People in materially well-off societies show an increasing demand for various kinds of experiences. This implies a growing market for cultural products, and new concepts such as the ‘creative industries’ and the ‘experience economy’ are emerging. A report co-authored by Wahlqvist in 2007, Sweden in the Creative Age, reveals surprising results of creativity assessments across Sweden – that density of artists and economic growth correlate quite well.
‘These findings pointed to the indirect contributions of cultural work. Now it’s time to take the next step – to study the direct contributions of the cultural sector to economic growth – and I focus on the individuals,’ says Wahlqvist, who used statistics and in-depth interviews with creative arts graduates to explore the career paths of artists in terms of geographical choices, economic activity and creative contributions.

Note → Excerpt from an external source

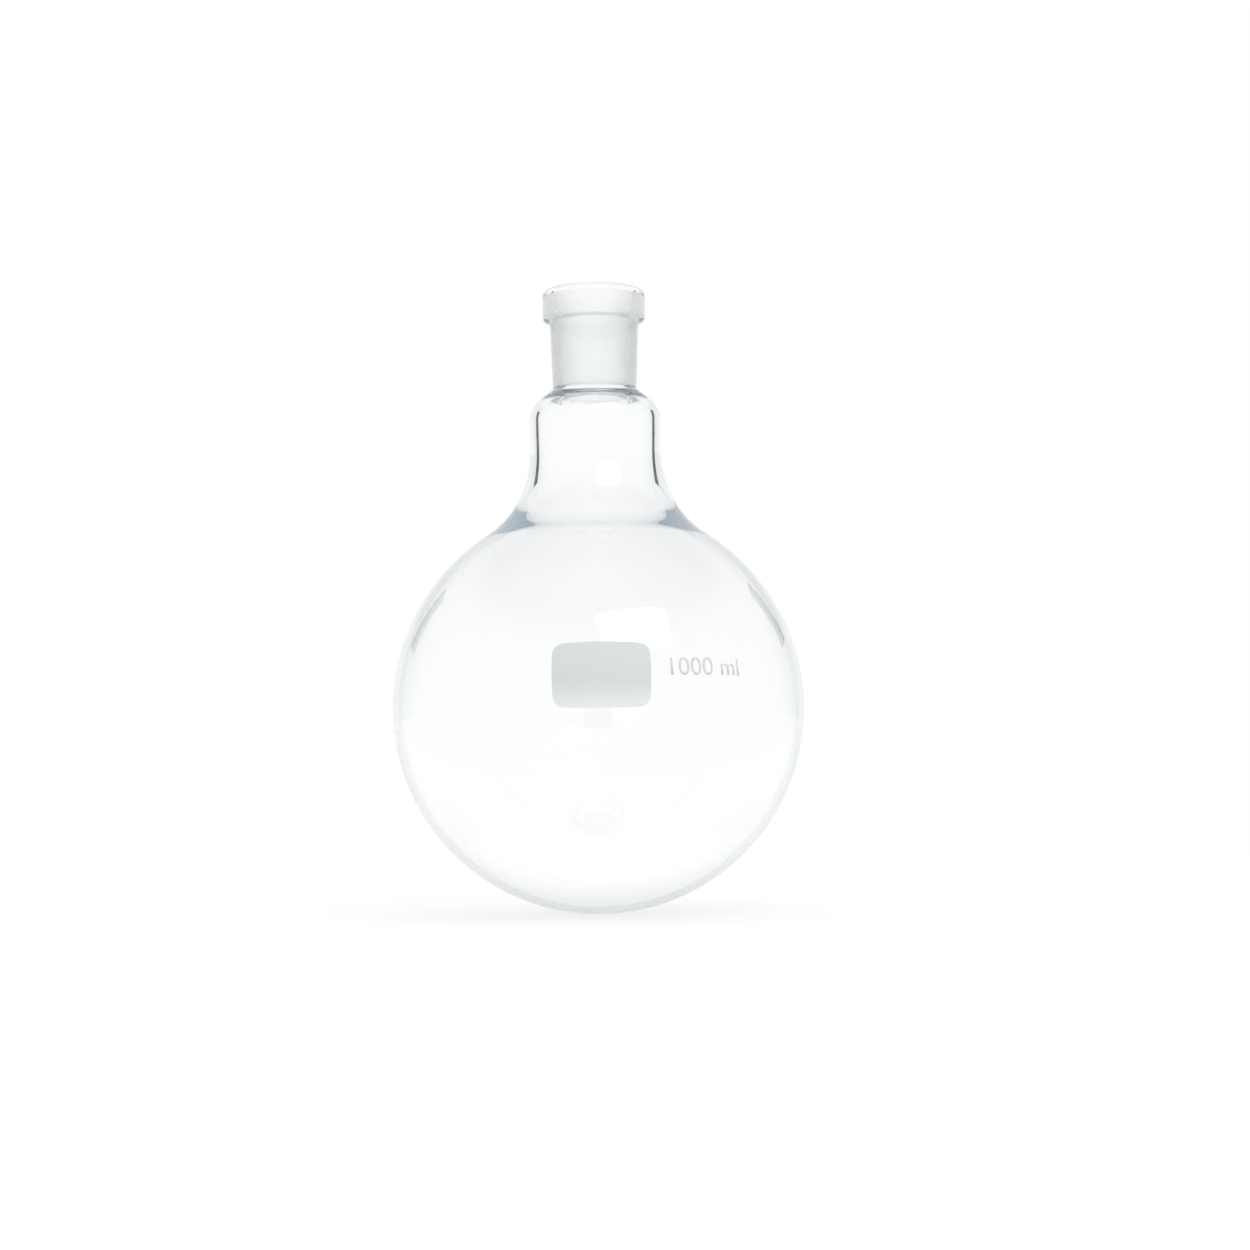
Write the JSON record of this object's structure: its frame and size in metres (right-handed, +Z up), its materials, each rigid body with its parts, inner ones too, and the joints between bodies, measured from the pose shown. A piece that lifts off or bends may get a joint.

‘Efforts made within the creative industry are often discussed from a top-down perspective. We must also look at the situations of the artists. Knowledge about the opportunities and obstacles these individuals experience can be utilised to lift the perspective, make generalisations and draw conclusions that may contribute to a strong artistic sector,’ says Wahlqvist, who feels that society can become better at taking advantage of artistic competence.
The new report Making Art Work proposes how this can be done. In addition to descriptions of career paths, the report also addresses how the interviewed creative arts graduates feel about the educational programmes in their fields.
The study focuses on graduates from the School of Design and Crafts and the Valand School of Fine Arts, both in Gothenburg. The research project is carried out jointly by the Centre for Regional Analysis at the School of Business, Economics and Law, and the Faculty of Fine, Applied and Performing Arts, both at the University of Gothenburg.